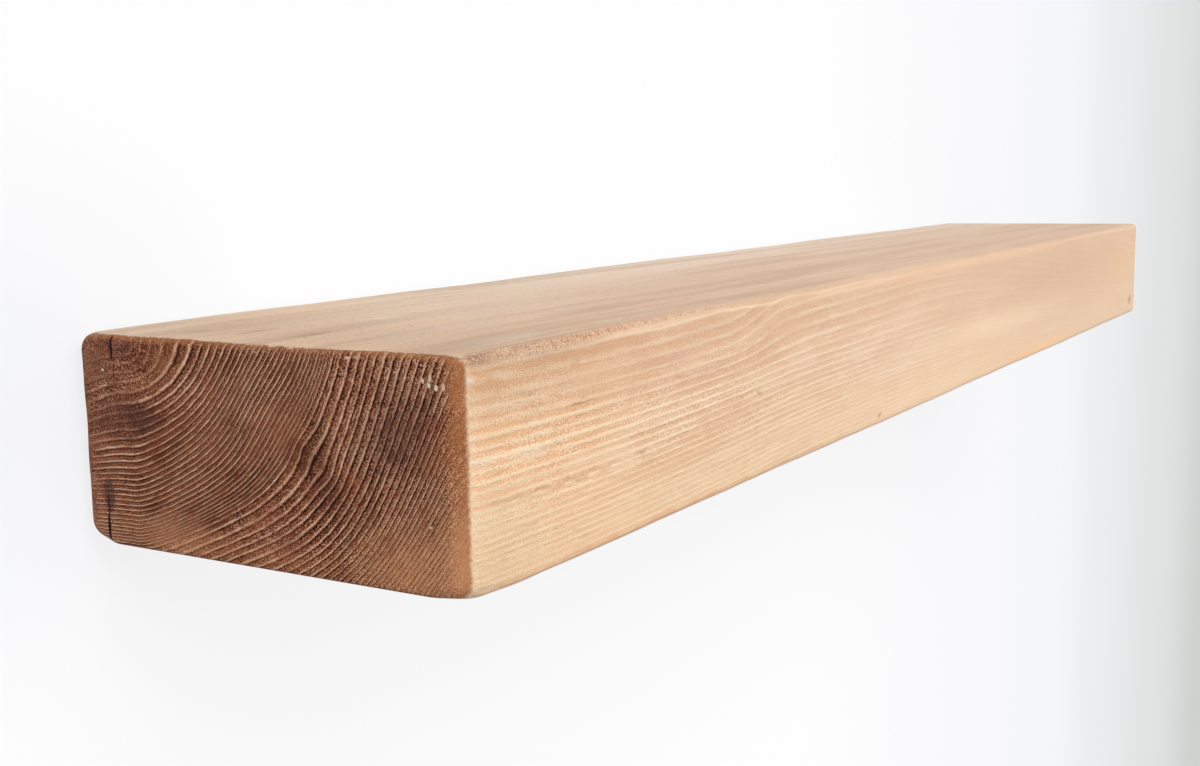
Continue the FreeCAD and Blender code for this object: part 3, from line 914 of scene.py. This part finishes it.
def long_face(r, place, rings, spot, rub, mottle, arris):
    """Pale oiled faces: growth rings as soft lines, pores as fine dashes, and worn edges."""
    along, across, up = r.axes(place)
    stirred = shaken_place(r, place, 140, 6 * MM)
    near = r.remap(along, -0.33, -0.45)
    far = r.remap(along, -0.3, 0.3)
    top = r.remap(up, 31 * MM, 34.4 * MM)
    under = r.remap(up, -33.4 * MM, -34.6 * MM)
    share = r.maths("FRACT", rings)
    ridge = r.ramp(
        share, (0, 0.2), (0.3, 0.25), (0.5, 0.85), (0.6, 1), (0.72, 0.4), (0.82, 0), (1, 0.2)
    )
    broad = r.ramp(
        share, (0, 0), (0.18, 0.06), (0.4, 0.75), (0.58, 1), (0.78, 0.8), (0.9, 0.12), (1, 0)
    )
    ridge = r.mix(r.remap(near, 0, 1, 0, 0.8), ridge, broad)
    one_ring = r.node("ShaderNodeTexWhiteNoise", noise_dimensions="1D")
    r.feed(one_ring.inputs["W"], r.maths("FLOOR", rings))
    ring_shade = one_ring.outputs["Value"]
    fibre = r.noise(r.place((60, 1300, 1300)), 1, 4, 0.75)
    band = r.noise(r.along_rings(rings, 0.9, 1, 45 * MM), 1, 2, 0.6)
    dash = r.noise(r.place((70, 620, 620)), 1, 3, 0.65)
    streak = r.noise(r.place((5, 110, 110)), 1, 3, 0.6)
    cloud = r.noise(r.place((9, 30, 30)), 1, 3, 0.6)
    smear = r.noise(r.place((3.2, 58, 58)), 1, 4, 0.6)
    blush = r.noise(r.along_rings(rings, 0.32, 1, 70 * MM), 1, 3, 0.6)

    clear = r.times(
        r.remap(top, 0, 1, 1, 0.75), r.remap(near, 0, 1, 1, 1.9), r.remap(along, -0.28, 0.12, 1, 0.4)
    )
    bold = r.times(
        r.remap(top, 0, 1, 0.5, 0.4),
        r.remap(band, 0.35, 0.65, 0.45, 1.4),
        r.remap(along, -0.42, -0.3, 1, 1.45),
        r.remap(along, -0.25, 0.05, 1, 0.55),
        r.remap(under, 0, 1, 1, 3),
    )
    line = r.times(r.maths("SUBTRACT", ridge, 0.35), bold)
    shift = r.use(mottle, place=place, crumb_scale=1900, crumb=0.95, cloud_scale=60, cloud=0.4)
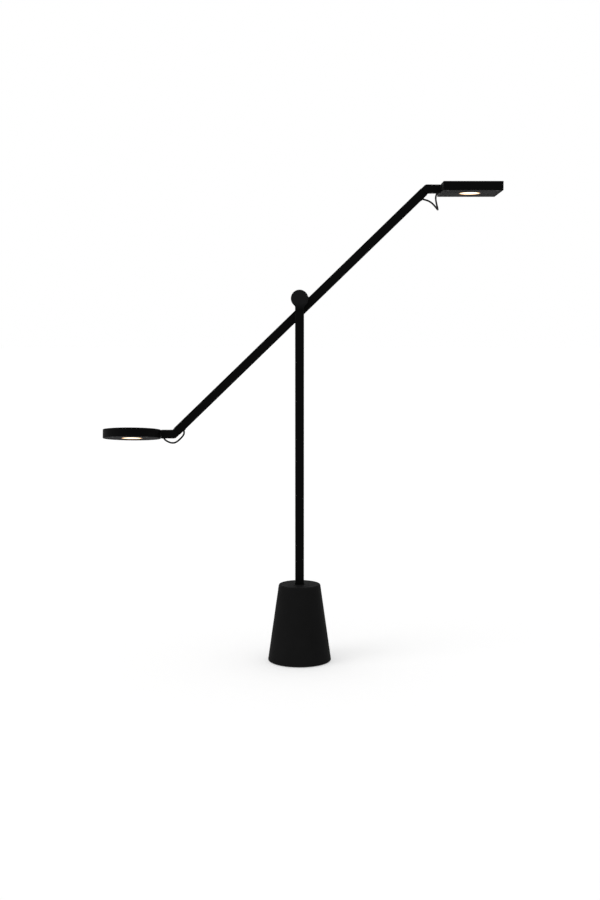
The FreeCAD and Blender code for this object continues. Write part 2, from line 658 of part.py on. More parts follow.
--
* **GIVEN TASK**: Identify all lines in the records above with the word "part".

* **SOLUTION TO THE PROBLEM**:
Continue the FreeCAD and Blender code for this object: part 3, from line 914 of scene.py. This part finishes it.
The FreeCAD and Blender code for this object continues. Write part 2, from line 658 of part.py on. More parts follow.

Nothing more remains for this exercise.